God’s Heart for Missionaries
These experiences transformed our understanding of mission. For us, mission was about going; it was about giving. Our journey from Cape Town, South Africa, to Opuwo, Namibia, was transformational.
We realized that our understanding of God was too small. We learned that God is bigger than the little box with which we defined Him. We had to expand our concept of God. This is where we understood the name God used to identify Himself to Moses, I AM. He truly is I AM. He is God to the Himba, as well as God to city dwellers. We stand in awe of such an amazing God.
We believed ourselves to be agents of change, but God wanted to change us. His purpose was for us to be instruments of His peace, and for us to learn how to experience His peace and love. We learned that mission is indeed a “two-way street,”4 where missionaries enter the presence of the Almighty so He can send them into the world.
The most transformational lesson we learned was about ourselves. As missionaries we were called to serve the Himba. We were asked to introduce the Himba to Jesus. The more we engaged the people, the stronger the bond became. And the more we fell in love with the people, the more God transformed us as His children.

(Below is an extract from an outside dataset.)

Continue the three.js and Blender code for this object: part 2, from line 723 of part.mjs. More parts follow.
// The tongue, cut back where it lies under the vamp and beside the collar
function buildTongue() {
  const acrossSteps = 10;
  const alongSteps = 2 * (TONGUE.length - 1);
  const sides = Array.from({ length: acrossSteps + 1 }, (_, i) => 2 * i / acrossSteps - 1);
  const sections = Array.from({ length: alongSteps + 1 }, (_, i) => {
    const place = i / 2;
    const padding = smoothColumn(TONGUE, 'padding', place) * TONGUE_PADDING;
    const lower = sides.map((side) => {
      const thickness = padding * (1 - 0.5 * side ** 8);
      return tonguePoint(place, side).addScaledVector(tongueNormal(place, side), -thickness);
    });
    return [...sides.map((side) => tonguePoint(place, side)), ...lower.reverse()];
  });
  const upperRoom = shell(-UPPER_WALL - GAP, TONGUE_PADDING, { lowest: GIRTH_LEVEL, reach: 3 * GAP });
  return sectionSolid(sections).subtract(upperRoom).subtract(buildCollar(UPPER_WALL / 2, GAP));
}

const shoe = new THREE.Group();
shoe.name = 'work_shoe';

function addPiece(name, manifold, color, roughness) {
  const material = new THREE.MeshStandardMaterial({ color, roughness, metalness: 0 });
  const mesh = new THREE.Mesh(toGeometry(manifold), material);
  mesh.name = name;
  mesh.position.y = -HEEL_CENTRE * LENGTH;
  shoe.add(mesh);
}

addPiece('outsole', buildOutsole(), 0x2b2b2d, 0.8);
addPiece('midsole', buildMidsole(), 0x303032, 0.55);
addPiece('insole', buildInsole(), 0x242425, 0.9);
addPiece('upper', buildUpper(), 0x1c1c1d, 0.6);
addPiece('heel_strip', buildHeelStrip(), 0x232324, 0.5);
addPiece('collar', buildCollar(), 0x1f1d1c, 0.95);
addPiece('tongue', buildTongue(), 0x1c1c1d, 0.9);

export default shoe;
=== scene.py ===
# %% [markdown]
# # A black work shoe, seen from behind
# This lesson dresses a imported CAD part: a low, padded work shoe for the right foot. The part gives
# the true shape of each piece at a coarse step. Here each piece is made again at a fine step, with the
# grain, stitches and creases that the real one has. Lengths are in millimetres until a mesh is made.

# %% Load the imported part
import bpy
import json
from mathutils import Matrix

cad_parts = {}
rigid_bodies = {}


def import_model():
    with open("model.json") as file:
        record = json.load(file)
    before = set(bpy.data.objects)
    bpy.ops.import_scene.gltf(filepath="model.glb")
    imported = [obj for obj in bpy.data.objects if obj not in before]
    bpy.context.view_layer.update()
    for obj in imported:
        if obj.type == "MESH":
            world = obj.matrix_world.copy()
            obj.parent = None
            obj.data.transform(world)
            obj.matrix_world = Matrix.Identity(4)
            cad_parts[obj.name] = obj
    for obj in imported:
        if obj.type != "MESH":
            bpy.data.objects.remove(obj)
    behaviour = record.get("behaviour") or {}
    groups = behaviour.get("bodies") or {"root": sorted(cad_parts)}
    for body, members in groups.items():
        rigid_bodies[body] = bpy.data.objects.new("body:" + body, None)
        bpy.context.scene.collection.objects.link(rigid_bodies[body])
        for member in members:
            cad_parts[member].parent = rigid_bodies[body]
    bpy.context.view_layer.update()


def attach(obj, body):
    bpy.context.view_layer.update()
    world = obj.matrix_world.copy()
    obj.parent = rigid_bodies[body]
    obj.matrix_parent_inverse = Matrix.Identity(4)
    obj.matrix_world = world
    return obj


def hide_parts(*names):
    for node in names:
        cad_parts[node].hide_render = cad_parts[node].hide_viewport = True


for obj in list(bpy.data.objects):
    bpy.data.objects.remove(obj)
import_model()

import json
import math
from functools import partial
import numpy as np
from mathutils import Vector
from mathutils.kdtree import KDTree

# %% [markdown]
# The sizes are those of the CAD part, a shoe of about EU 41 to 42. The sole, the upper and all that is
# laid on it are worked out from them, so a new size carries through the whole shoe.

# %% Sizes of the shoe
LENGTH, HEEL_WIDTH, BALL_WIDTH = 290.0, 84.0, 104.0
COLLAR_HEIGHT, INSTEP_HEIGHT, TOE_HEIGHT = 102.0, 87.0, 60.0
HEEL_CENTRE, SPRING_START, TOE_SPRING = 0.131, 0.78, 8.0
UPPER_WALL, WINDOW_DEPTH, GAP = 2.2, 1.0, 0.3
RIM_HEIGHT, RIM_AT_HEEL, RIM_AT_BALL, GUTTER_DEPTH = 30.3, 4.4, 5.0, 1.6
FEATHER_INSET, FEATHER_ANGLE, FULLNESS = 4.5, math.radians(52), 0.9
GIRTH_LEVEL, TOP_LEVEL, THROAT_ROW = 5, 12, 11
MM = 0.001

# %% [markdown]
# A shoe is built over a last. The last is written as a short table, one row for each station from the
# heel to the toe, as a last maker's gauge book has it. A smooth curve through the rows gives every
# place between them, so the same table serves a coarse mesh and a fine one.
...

Mission is transformational when we surrender to the One who sends us daily into the world. Mission begins in worship, and it ends in inviting others to join us in worship. We thank God for the experience of being part of His mission. It was truly our rendezvous with God.
1 Ellen G. White, The Ministry of Healing (Mountain View, Calif.: Pacific Press Pub. Assn.,1905), p. 143.
2 Tom and Betty Brewster, Community Is My Language Classroom (Pasadena, Calif.: Lingua House Ministries, 1986).
3 Ellen G. White, Christ’s Object Lessons (Washington, D.C.: Review and Herald Pub. Assn., 1900), p. 17.
4 Jon Dybdahl, Missions: A Two-way Street (Boise, Idaho: Pacific Press Pub. Assn., 1986).
Gideon and Pam Petersen spent 18 years doing church planting in Namibia, and served as training consultants for Adventist Frontier Missions. They now serve at Zurcher Adventist University in Madagascar.